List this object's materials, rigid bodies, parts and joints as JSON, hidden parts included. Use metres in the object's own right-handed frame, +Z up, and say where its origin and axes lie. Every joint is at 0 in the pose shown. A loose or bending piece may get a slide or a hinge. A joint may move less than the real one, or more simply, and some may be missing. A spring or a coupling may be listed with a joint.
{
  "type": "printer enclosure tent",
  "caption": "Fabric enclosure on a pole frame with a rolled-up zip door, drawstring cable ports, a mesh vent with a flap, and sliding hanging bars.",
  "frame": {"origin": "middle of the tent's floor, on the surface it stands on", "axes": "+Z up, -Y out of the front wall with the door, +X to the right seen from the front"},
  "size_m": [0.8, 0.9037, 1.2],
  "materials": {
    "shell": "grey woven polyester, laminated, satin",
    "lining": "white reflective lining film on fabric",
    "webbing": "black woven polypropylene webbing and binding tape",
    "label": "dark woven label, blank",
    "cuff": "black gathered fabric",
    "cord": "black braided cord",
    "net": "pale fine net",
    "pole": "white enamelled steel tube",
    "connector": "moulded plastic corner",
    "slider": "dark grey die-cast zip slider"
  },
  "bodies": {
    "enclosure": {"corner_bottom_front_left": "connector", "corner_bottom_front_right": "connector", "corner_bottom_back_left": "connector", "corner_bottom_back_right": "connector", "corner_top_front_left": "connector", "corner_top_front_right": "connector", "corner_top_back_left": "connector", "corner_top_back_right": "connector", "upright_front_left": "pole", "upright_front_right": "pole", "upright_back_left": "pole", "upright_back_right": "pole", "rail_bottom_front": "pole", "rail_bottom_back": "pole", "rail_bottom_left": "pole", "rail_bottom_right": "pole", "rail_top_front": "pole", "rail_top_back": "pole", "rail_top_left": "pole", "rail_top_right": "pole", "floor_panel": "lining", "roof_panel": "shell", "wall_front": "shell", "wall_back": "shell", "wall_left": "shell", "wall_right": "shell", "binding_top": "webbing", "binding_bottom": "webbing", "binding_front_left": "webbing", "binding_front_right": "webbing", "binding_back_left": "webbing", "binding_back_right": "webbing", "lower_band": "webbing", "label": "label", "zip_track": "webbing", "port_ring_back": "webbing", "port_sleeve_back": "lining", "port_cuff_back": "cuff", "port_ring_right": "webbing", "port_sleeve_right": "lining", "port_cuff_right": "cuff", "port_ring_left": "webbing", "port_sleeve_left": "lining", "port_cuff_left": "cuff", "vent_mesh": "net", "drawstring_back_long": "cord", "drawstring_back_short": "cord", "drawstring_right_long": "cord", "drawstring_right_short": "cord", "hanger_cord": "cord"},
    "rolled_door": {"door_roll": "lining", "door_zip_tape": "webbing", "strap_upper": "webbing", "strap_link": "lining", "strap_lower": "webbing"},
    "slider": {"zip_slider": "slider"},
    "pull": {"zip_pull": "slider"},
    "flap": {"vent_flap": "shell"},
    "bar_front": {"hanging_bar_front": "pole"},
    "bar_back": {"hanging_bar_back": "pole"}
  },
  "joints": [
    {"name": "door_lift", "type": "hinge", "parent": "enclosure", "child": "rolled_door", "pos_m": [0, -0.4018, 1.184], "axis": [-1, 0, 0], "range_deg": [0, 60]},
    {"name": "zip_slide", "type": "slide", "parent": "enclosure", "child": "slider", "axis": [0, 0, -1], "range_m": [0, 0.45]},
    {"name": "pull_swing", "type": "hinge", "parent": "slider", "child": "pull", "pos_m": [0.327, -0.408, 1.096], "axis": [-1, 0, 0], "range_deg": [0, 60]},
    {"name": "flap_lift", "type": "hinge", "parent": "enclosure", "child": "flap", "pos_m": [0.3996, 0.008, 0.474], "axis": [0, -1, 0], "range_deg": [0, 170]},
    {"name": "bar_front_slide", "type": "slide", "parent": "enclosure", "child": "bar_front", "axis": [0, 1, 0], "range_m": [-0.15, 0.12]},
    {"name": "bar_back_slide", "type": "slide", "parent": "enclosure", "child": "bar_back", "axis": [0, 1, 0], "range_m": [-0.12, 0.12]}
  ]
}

### Set task
Type out the whole listing above again, exactly as it stands.

### Final answer
List this object's materials, rigid bodies, parts and joints as JSON, hidden parts included. Use metres in the object's own right-handed frame, +Z up, and say where its origin and axes lie. Every joint is at 0 in the pose shown. A loose or bending piece may get a slide or a hinge. A joint may move less than the real one, or more simply, and some may be missing. A spring or a coupling may be listed with a joint.
{
  "type": "printer enclosure tent",
  "caption": "Fabric enclosure on a pole frame with a rolled-up zip door, drawstring cable ports, a mesh vent with a flap, and sliding hanging bars.",
  "frame": {"origin": "middle of the tent's floor, on the surface it stands on", "axes": "+Z up, -Y out of the front wall with the door, +X to the right seen from the front"},
  "size_m": [0.8, 0.9037, 1.2],
  "materials": {
    "shell": "grey woven polyester, laminated, satin",
    "lining": "white reflective lining film on fabric",
    "webbing": "black woven polypropylene webbing and binding tape",
    "label": "dark woven label, blank",
    "cuff": "black gathered fabric",
    "cord": "black braided cord",
    "net": "pale fine net",
    "pole": "white enamelled steel tube",
    "connector": "moulded plastic corner",
    "slider": "dark grey die-cast zip slider"
  },
  "bodies": {
    "enclosure": {"corner_bottom_front_left": "connector", "corner_bottom_front_right": "connector", "corner_bottom_back_left": "connector", "corner_bottom_back_right": "connector", "corner_top_front_left": "connector", "corner_top_front_right": "connector", "corner_top_back_left": "connector", "corner_top_back_right": "connector", "upright_front_left": "pole", "upright_front_right": "pole", "upright_back_left": "pole", "upright_back_right": "pole", "rail_bottom_front": "pole", "rail_bottom_back": "pole", "rail_bottom_left": "pole", "rail_bottom_right": "pole", "rail_top_front": "pole", "rail_top_back": "pole", "rail_top_left": "pole", "rail_top_right": "pole", "floor_panel": "lining", "roof_panel": "shell", "wall_front": "shell", "wall_back": "shell", "wall_left": "shell", "wall_right": "shell", "binding_top": "webbing", "binding_bottom": "webbing", "binding_front_left": "webbing", "binding_front_right": "webbing", "binding_back_left": "webbing", "binding_back_right": "webbing", "lower_band": "webbing", "label": "label", "zip_track": "webbing", "port_ring_back": "webbing", "port_sleeve_back": "lining", "port_cuff_back": "cuff", "port_ring_right": "webbing", "port_sleeve_right": "lining", "port_cuff_right": "cuff", "port_ring_left": "webbing", "port_sleeve_left": "lining", "port_cuff_left": "cuff", "vent_mesh": "net", "drawstring_back_long": "cord", "drawstring_back_short": "cord", "drawstring_right_long": "cord", "drawstring_right_short": "cord", "hanger_cord": "cord"},
    "rolled_door": {"door_roll": "lining", "door_zip_tape": "webbing", "strap_upper": "webbing", "strap_link": "lining", "strap_lower": "webbing"},
    "slider": {"zip_slider": "slider"},
    "pull": {"zip_pull": "slider"},
    "flap": {"vent_flap": "shell"},
    "bar_front": {"hanging_bar_front": "pole"},
    "bar_back": {"hanging_bar_back": "pole"}
  },
  "joints": [
    {"name": "door_lift", "type": "hinge", "parent": "enclosure", "child": "rolled_door", "pos_m": [0, -0.4018, 1.184], "axis": [-1, 0, 0], "range_deg": [0, 60]},
    {"name": "zip_slide", "type": "slide", "parent": "enclosure", "child": "slider", "axis": [0, 0, -1], "range_m": [0, 0.45]},
    {"name": "pull_swing", "type": "hinge", "parent": "slider", "child": "pull", "pos_m": [0.327, -0.408, 1.096], "axis": [-1, 0, 0], "range_deg": [0, 60]},
    {"name": "flap_lift", "type": "hinge", "parent": "enclosure", "child": "flap", "pos_m": [0.3996, 0.008, 0.474], "axis": [0, -1, 0], "range_deg": [0, 170]},
    {"name": "bar_front_slide", "type": "slide", "parent": "enclosure", "child": "bar_front", "axis": [0, 1, 0], "range_m": [-0.15, 0.12]},
    {"name": "bar_back_slide", "type": "slide", "parent": "enclosure", "child": "bar_back", "axis": [0, 1, 0], "range_m": [-0.12, 0.12]}
  ]
}